Raw data ->
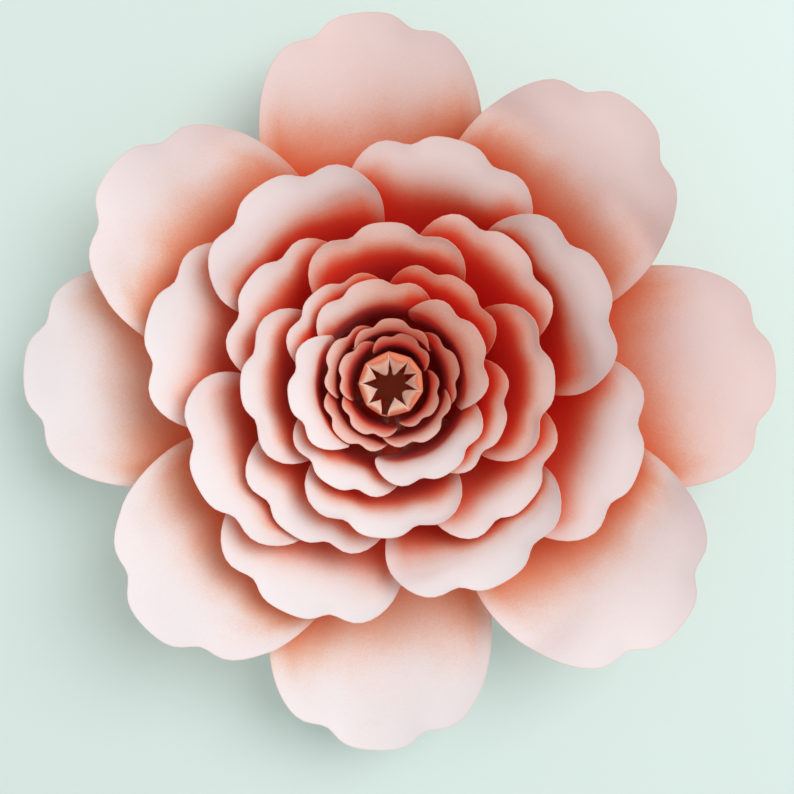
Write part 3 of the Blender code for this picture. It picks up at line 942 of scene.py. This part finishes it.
def board_material():
    """Plain greyish-pink board for the backing, with red shade painted on where it lies under the bud, and its
    own tooth.
    """
    material, nodes, links, shader, place = new_material("backing_board")
    tooth = noise(nodes, links, place, BOARD_TOOTH)
    colours = ramp(nodes, BOARD_STOPS)
    links.new(noise(nodes, links, place, BOARD_CLOUDS), colours.inputs[0])
    from_axis = measured(nodes, links, "LENGTH", place)
    # Painted shade: red on the board under the bud
    under_bud = ranged(nodes, links, from_axis, (BUD_RADIUS - UNDER_BUD_SHADE_BAND, BUD_RADIUS, 1.0, 0.0))
    colour = mixed(nodes, links, under_bud, colours.outputs[0], linear(*UNDER_BUD_SHADE))
    links.new(colour, shader["Base Color"])
    links.new(ranged(nodes, links, tooth, BOARD_TO_ROUGHNESS), shader["Roughness"])
    links.new(bumped(nodes, links, tooth, BOARD_BUMP), shader["Normal"])
    return material


def build_floor():
    """The plain pale table top that the flower lies on."""
    bm = bmesh.new()
    bmesh.ops.create_grid(bm, x_segments=2, y_segments=2, size=FLOOR_REACH)
    mesh = bpy.data.meshes.new("floor")
    bm.to_mesh(mesh)
    bm.free()
    material = bpy.data.materials.new("floor")
    material.use_nodes = True
    shader = material.node_tree.nodes["Principled BSDF"]
    shader.inputs["Base Color"].default_value = linear(*FLOOR_COLOUR)
    shader.inputs["Roughness"].default_value = FLOOR_ROUGHNESS
    mesh.materials.append(material)
    floor = bpy.data.objects.new("floor", mesh)
    bpy.context.scene.collection.objects.link(floor)


def add_light(name, lamp):
    """A round soft lamp that points at the flower."""
    data = bpy.data.lights.new(name, "AREA")
    data.shape = "DISK"
    data.size = lamp.size
    data.energy = lamp.power
    light = bpy.data.objects.new(name, data)
    bpy.context.scene.collection.objects.link(light)
    elevation = math.radians(lamp.elevation)
    out, up = lamp.distance * math.cos(elevation), lamp.distance * math.sin(elevation)
    light.location = polar(out, lamp.azimuth, up)
    light.rotation_euler = (Vector(LIT_POINT) - light.location).to_track_quat("-Z", "Y").to_euler()


def build_studio():
    """A plain white surrounding light, one soft lamp, and the camera straight above."""
    scene = bpy.context.scene
    scene.view_settings.view_transform = "Standard"
    world = bpy.data.worlds.new("studio")
    world.use_nodes = True
    background = world.node_tree.nodes["Background"]
    background.inputs["Color"].default_value = (1.0, 1.0, 1.0, 1.0)
    background.inputs["Strength"].default_value = WORLD_STRENGTH
    scene.world = world
    add_light("key", KEY)
    camera_data = bpy.data.cameras.new("camera")
    camera_data.sensor_width = SENSOR_WIDTH
    camera_data.lens = LENS
    camera = bpy.data.objects.new("camera", camera_data)
    scene.collection.objects.link(camera)
    camera.location = CAMERA_PLACE
    scene.camera = camera


def middle_shapes(seat):
    """The bud's wall, its tabs and the backing as plain points and faces for the rays to meet."""
    after = [(k + 1) % BUD_SIDES for k in range(BUD_SIDES)]
    low = [polar(BUD_RADIUS, 360.0 / BUD_SIDES * k, seat) for k in range(BUD_SIDES)]
    high = [place + [0.0, 0.0, BUD_HEIGHT] for place in low]
    lid = [place * [LID_SHARE, LID_SHARE, 1.0] - [0.0, 0.0, LID_DROP] for place in high]
    bands = []
    for first in (0, BUD_SIDES):
        above = first + BUD_SIDES
        bands += [(first + k, first + after[k], above + after[k], above + k) for k in range(BUD_SIDES)]
    disc = [polar(DISC_RADIUS, 360.0 / DISC_SIDES * k, BACKING_THICKNESS) for k in range(DISC_SIDES)]
    return [(low + high + lid, bands), (disc, [tuple(range(DISC_SIDES))])]


def build_flower():
    """All pieces of the flower: the petals with shade painted into their folds, the bud and the backing."""
    cards, top = petal_cards()
    seat = top + GLUE_GAP
    tree = scene_tree(cards, middle_shapes(seat))
    directions = ray_directions()
    materials = {look: card_material(look) for look in (PETAL_LOOK, OUTER_LOOK, SHADED_INNER_LOOK)}
    for card in cards:
        above = openness_of(card, tree, directions, 1.0)
        below = openness_of(card, tree, directions, -1.0)
        build_card(card, above, below, materials[RING_LOOKS[card.ring.name]])
    build_bud(seat, card_material(BUD_LOOK))
    build_backing(board_material())


build_flower()
build_floor()
build_studio()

The problem ->
Write the data back out verbatim.

Solution below ->
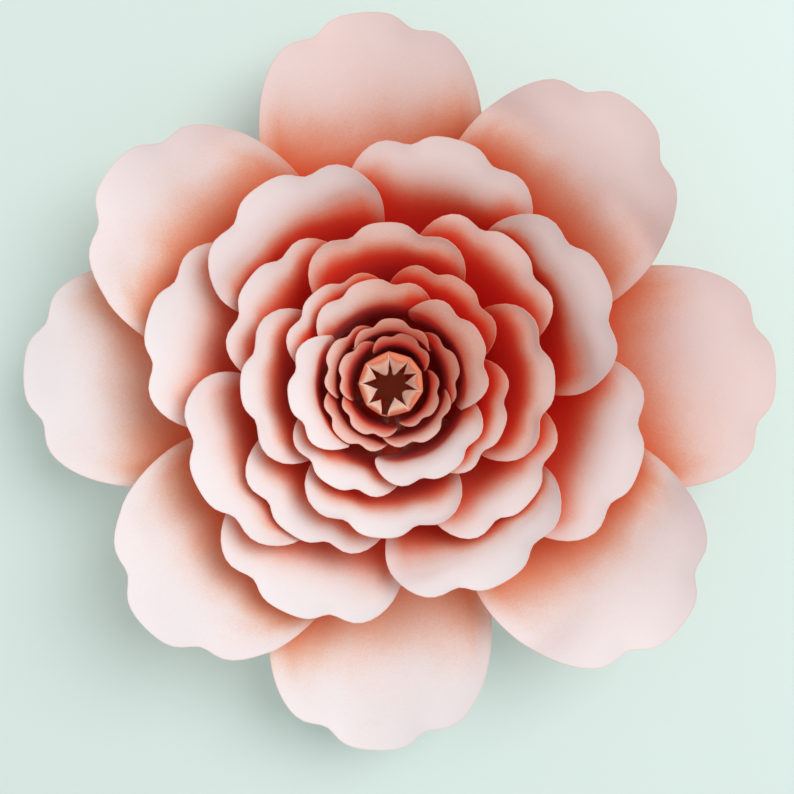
Write part 3 of the Blender code for this picture. It picks up at line 942 of scene.py. This part finishes it.
def board_material():
    """Plain greyish-pink board for the backing, with red shade painted on where it lies under the bud, and its
    own tooth.
    """
    material, nodes, links, shader, place = new_material("backing_board")
    tooth = noise(nodes, links, place, BOARD_TOOTH)
    colours = ramp(nodes, BOARD_STOPS)
    links.new(noise(nodes, links, place, BOARD_CLOUDS), colours.inputs[0])
    from_axis = measured(nodes, links, "LENGTH", place)
    # Painted shade: red on the board under the bud
    under_bud = ranged(nodes, links, from_axis, (BUD_RADIUS - UNDER_BUD_SHADE_BAND, BUD_RADIUS, 1.0, 0.0))
    colour = mixed(nodes, links, under_bud, colours.outputs[0], linear(*UNDER_BUD_SHADE))
    links.new(colour, shader["Base Color"])
    links.new(ranged(nodes, links, tooth, BOARD_TO_ROUGHNESS), shader["Roughness"])
    links.new(bumped(nodes, links, tooth, BOARD_BUMP), shader["Normal"])
    return material


def build_floor():
    """The plain pale table top that the flower lies on."""
    bm = bmesh.new()
    bmesh.ops.create_grid(bm, x_segments=2, y_segments=2, size=FLOOR_REACH)
    mesh = bpy.data.meshes.new("floor")
    bm.to_mesh(mesh)
    bm.free()
    material = bpy.data.materials.new("floor")
    material.use_nodes = True
    shader = material.node_tree.nodes["Principled BSDF"]
    shader.inputs["Base Color"].default_value = linear(*FLOOR_COLOUR)
    shader.inputs["Roughness"].default_value = FLOOR_ROUGHNESS
    mesh.materials.append(material)
    floor = bpy.data.objects.new("floor", mesh)
    bpy.context.scene.collection.objects.link(floor)


def add_light(name, lamp):
    """A round soft lamp that points at the flower."""
    data = bpy.data.lights.new(name, "AREA")
    data.shape = "DISK"
    data.size = lamp.size
    data.energy = lamp.power
    light = bpy.data.objects.new(name, data)
    bpy.context.scene.collection.objects.link(light)
    elevation = math.radians(lamp.elevation)
    out, up = lamp.distance * math.cos(elevation), lamp.distance * math.sin(elevation)
    light.location = polar(out, lamp.azimuth, up)
    light.rotation_euler = (Vector(LIT_POINT) - light.location).to_track_quat("-Z", "Y").to_euler()


def build_studio():
    """A plain white surrounding light, one soft lamp, and the camera straight above."""
    scene = bpy.context.scene
    scene.view_settings.view_transform = "Standard"
    world = bpy.data.worlds.new("studio")
    world.use_nodes = True
    background = world.node_tree.nodes["Background"]
    background.inputs["Color"].default_value = (1.0, 1.0, 1.0, 1.0)
    background.inputs["Strength"].default_value = WORLD_STRENGTH
    scene.world = world
    add_light("key", KEY)
    camera_data = bpy.data.cameras.new("camera")
    camera_data.sensor_width = SENSOR_WIDTH
    camera_data.lens = LENS
    camera = bpy.data.objects.new("camera", camera_data)
    scene.collection.objects.link(camera)
    camera.location = CAMERA_PLACE
    scene.camera = camera


def middle_shapes(seat):
    """The bud's wall, its tabs and the backing as plain points and faces for the rays to meet."""
    after = [(k + 1) % BUD_SIDES for k in range(BUD_SIDES)]
    low = [polar(BUD_RADIUS, 360.0 / BUD_SIDES * k, seat) for k in range(BUD_SIDES)]
    high = [place + [0.0, 0.0, BUD_HEIGHT] for place in low]
    lid = [place * [LID_SHARE, LID_SHARE, 1.0] - [0.0, 0.0, LID_DROP] for place in high]
    bands = []
    for first in (0, BUD_SIDES):
        above = first + BUD_SIDES
        bands += [(first + k, first + after[k], above + after[k], above + k) for k in range(BUD_SIDES)]
    disc = [polar(DISC_RADIUS, 360.0 / DISC_SIDES * k, BACKING_THICKNESS) for k in range(DISC_SIDES)]
    return [(low + high + lid, bands), (disc, [tuple(range(DISC_SIDES))])]


def build_flower():
    """All pieces of the flower: the petals with shade painted into their folds, the bud and the backing."""
    cards, top = petal_cards()
    seat = top + GLUE_GAP
    tree = scene_tree(cards, middle_shapes(seat))
    directions = ray_directions()
    materials = {look: card_material(look) for look in (PETAL_LOOK, OUTER_LOOK, SHADED_INNER_LOOK)}
    for card in cards:
        above = openness_of(card, tree, directions, 1.0)
        below = openness_of(card, tree, directions, -1.0)
        build_card(card, above, below, materials[RING_LOOKS[card.ring.name]])
    build_bud(seat, card_material(BUD_LOOK))
    build_backing(board_material())


build_flower()
build_floor()
build_studio()